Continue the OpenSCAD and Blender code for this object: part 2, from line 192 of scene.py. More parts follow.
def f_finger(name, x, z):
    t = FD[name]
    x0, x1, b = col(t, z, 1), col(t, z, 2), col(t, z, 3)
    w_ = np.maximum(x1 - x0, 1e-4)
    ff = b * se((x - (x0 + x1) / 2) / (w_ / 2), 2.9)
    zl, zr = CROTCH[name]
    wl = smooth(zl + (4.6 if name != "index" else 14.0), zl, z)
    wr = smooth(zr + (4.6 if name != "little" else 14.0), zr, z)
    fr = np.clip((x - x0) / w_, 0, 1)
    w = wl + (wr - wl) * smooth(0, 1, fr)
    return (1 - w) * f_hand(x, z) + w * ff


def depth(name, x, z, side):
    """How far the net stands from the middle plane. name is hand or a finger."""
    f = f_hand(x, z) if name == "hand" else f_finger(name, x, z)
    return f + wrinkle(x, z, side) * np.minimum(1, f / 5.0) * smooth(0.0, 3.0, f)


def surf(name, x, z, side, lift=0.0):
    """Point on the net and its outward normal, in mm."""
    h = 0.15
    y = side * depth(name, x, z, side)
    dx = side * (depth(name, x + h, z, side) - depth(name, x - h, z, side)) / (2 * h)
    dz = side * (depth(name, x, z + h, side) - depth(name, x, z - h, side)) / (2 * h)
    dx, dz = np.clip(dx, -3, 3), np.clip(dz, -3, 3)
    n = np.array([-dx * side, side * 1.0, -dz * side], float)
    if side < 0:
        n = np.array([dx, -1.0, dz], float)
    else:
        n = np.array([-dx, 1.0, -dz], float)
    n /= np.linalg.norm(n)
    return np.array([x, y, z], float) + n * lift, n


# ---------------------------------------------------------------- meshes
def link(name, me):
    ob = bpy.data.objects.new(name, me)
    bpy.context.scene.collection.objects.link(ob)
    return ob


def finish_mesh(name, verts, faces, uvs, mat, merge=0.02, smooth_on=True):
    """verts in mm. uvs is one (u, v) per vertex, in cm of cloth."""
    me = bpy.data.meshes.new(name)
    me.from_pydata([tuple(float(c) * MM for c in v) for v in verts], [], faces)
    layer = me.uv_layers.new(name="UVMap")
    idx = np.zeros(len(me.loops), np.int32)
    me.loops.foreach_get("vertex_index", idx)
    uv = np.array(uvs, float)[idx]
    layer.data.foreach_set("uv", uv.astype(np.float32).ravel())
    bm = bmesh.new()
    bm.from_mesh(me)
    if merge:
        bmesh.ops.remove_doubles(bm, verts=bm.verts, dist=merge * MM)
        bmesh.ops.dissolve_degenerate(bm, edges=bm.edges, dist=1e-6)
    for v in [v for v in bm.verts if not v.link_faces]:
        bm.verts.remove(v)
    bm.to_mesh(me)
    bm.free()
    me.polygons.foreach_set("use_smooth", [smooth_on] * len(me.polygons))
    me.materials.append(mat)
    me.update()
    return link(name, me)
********
◆ What the task requires: Type out the material again exactly as presented.

◆ Solution for this task:
Continue the OpenSCAD and Blender code for this object: part 2, from line 192 of scene.py. More parts follow.
def f_finger(name, x, z):
    t = FD[name]
    x0, x1, b = col(t, z, 1), col(t, z, 2), col(t, z, 3)
    w_ = np.maximum(x1 - x0, 1e-4)
    ff = b * se((x - (x0 + x1) / 2) / (w_ / 2), 2.9)
    zl, zr = CROTCH[name]
    wl = smooth(zl + (4.6 if name != "index" else 14.0), zl, z)
    wr = smooth(zr + (4.6 if name != "little" else 14.0), zr, z)
    fr = np.clip((x - x0) / w_, 0, 1)
    w = wl + (wr - wl) * smooth(0, 1, fr)
    return (1 - w) * f_hand(x, z) + w * ff


def depth(name, x, z, side):
    """How far the net stands from the middle plane. name is hand or a finger."""
    f = f_hand(x, z) if name == "hand" else f_finger(name, x, z)
    return f + wrinkle(x, z, side) * np.minimum(1, f / 5.0) * smooth(0.0, 3.0, f)


def surf(name, x, z, side, lift=0.0):
    """Point on the net and its outward normal, in mm."""
    h = 0.15
    y = side * depth(name, x, z, side)
    dx = side * (depth(name, x + h, z, side) - depth(name, x - h, z, side)) / (2 * h)
    dz = side * (depth(name, x, z + h, side) - depth(name, x, z - h, side)) / (2 * h)
    dx, dz = np.clip(dx, -3, 3), np.clip(dz, -3, 3)
    n = np.array([-dx * side, side * 1.0, -dz * side], float)
    if side < 0:
        n = np.array([dx, -1.0, dz], float)
    else:
        n = np.array([-dx, 1.0, -dz], float)
    n /= np.linalg.norm(n)
    return np.array([x, y, z], float) + n * lift, n


# ---------------------------------------------------------------- meshes
def link(name, me):
    ob = bpy.data.objects.new(name, me)
    bpy.context.scene.collection.objects.link(ob)
    return ob


def finish_mesh(name, verts, faces, uvs, mat, merge=0.02, smooth_on=True):
    """verts in mm. uvs is one (u, v) per vertex, in cm of cloth."""
    me = bpy.data.meshes.new(name)
    me.from_pydata([tuple(float(c) * MM for c in v) for v in verts], [], faces)
    layer = me.uv_layers.new(name="UVMap")
    idx = np.zeros(len(me.loops), np.int32)
    me.loops.foreach_get("vertex_index", idx)
    uv = np.array(uvs, float)[idx]
    layer.data.foreach_set("uv", uv.astype(np.float32).ravel())
    bm = bmesh.new()
    bm.from_mesh(me)
    if merge:
        bmesh.ops.remove_doubles(bm, verts=bm.verts, dist=merge * MM)
        bmesh.ops.dissolve_degenerate(bm, edges=bm.edges, dist=1e-6)
    for v in [v for v in bm.verts if not v.link_faces]:
        bm.verts.remove(v)
    bm.to_mesh(me)
    bm.free()
    me.polygons.foreach_set("use_smooth", [smooth_on] * len(me.polygons))
    me.materials.append(mat)
    me.update()
    return link(name, me)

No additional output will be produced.